En France, les évènements de Mai 68 finissent de chasser les bonnes manières en imposant un libéralisme social et la disparition des anciennes règles de savoir-vivre. Une fois de plus, la galanterie et la politesse sont reléguées au rang d’une hypocrisie sociale contre laquelle il faut lutter. Les « soixante-huitards » les qualifiaient de « domination masculine », alors que la femme avait dans le passé une forme de supériorité morale par la vie qu’elle pouvait donner et l’homme avait comme devoir de la respecter et de la protéger.
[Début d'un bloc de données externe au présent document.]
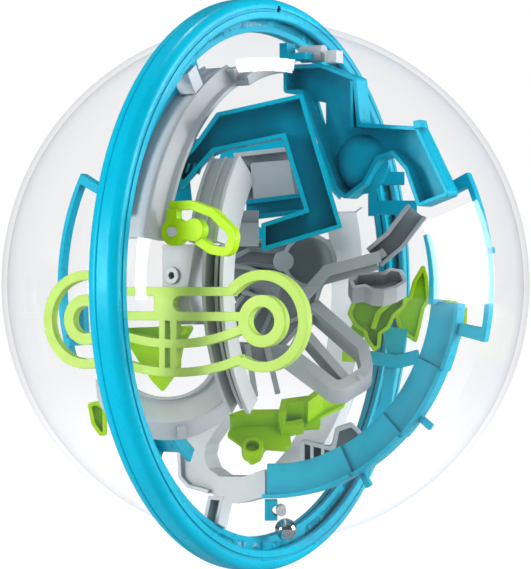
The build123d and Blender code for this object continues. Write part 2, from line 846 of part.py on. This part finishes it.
zigzag_plane = busy_plane(10.0, up=-52.0, lean=40.0)
with BuildPart() as zigzag_track:
    add_outline(
        zigzag_plane,
        [
            (-13.7, -3.3),
            (-11.8, 2.0),
            (6.0, 2.4),
            (14.7, 5.4),
            (20.2, 8.9),
            (30.1, 14.6),
            (28.4, 10.0),
            (19.7, 4.6),
            (19.7, 0.1),
            (14.2, -0.3),
            (8.7, -2.6),
            (9.3, -7.6),
            (7.1, -9.7),
            (0.0, -9.0),
            (-1.8, -13.8),
            (-5.0, -15.7),
            (-7.7, -12.4),
            (-8.8, -7.6),
        ],
        track_floor,
        0.9,
    )
    add_strip(zigzag_plane, [(-12.4, -0.6), (-8.0, 1.4), (6.6, 1.6)], 1.8, 9.0, 3.0)
    add_strip(zigzag_plane, [(5.6, -2.2), (6.6, 3.0), (15.0, 4.4)], 2.2, 13.0)
    add_strip(zigzag_plane, [(14.4, 2.6), (20.0, 8.0), (29.2, 13.2)], 2.0, 14.0)
    add_strip(zigzag_plane, [(5.2, -2.6), (13.4, -0.6)], 2.4, 6.0)
    with BuildSketch(zigzag_plane) as lobe:
        with Locations((-4.6, -10.6)):
            Circle(3.9)
            Circle(2.4, mode=Mode.SUBTRACT)
    extrude(lobe.sketch, amount=5.0)
save(zigzag_track, "zigzag_track")

with BuildPart() as petal_track:
    add_tray(
        busy_plane(-24.0),
        [
            (30.6, -10.8),
            (32.8, -5.6),
            (39.5, -4.0),
            (46.2, -4.0),
            (50.7, -3.4),
            (52.9, -4.8),
            (52.2, -8.6),
            (48.4, -11.9),
            (46.2, -16.4),
            (43.2, -18.6),
            (42.9, -23.1),
            (40.6, -25.3),
            (37.3, -20.9),
            (36.6, -17.9),
            (32.8, -15.3),
        ],
        6.0,
        0.8,
    )
    add_strip(busy_plane(-30.0), [(36.0, -15.0), (32.0, -22.0), (31.6, -29.0)], 6.0, 2.0, 3.0)
    add_strip(busy_plane(-29.0), [(46.4, -6.6), (42.0, -10.6), (40.0, -16.6)], 2.0, 6.0, 3.0)
save(petal_track, "petal_track")

leaf_table = {
    "side_leaf": (
        -10.0,
        [(-65.3, -43.6), (-61.6, -42.9), (-58.3, -45.1), (-58.3, -55.4), (-60.9, -55.4), (-63.8, -51.3)],
    ),
    "leaf_plate": (
        -44.0,
        [
            (64.0, -2.0),
            (72.0, -6.0),
            (77.0, -9.0),
            (76.8, -15.0),
            (73.5, -23.0),
            (66.0, -24.0),
            (62.6, -14.0),
        ],
    ),
    "petal_plate": (
        -36.0,
        [
            (59.9, 8.3),
            (61.4, 2.6),
            (62.2, -6.4),
            (60.2, -9.0),
            (58.6, -16.6),
            (57.1, -22.3),
            (53.7, -20.0),
            (50.3, -16.6),
            (49.1, -12.1),
            (51.4, -6.4),
            (54.2, -4.7),
            (55.9, 1.5),
        ],
    ),
}
for leaf_name, (leaf_depth, leaf_outline) in leaf_table.items():
    with BuildPart() as leaf:
        add_tray(busy_plane(leaf_depth), leaf_outline, 4.0, 0.8)
    save(leaf, leaf_name)

# Clips, pegs and the ball -------------------------------------------------------------------------

with BuildPart() as lower_clip:
    clip_plane = busy_plane(6.0, across=2.0, up=-81.0)
    with BuildSketch(clip_plane):
        Rectangle(4.6, 7.0)
        with Locations((2.3, 0)):
            Circle(1.9, mode=Mode.SUBTRACT)
    extrude(amount=4.0, both=True)
save(lower_clip, "lower_clip")

with BuildPart() as top_clip:
    with BuildSketch(side_plane(-8.2)):
        with Locations((16.0, 82.0)):
            Rectangle(3.0, 6.6)
        with Locations((21.0, 80.4)):
            Rectangle(8.0, 2.4)
    extrude(amount=6.0)
save(top_clip, "top_clip")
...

Depuis les années 2000, on observe un regain d’intérêt pour la civilité et les bonnes manières, notamment dans l’Éducation nationale mais, alors que la civilité était synonyme de contenance et de travail sur soi, elle rime aujourd’hui aux comportements extérieurs à adopter face aux questions politiques et sociales du moment : discrimination envers les minorités ethniques et sexuelles, dérèglement climatique, citoyenneté européenne, laïcité, etc.
Ces nouvelles règles venant du champ politique complexifient des codes de conduite considérés pour la plupart comme extérieurs à l’homme et rendant quasiment impossible leur application. Il faudrait plutôt revenir aux bases d’un savoir-vivre centré sur le vrai travail sur soi, celui qui civilise à la fois le corps et l’esprit.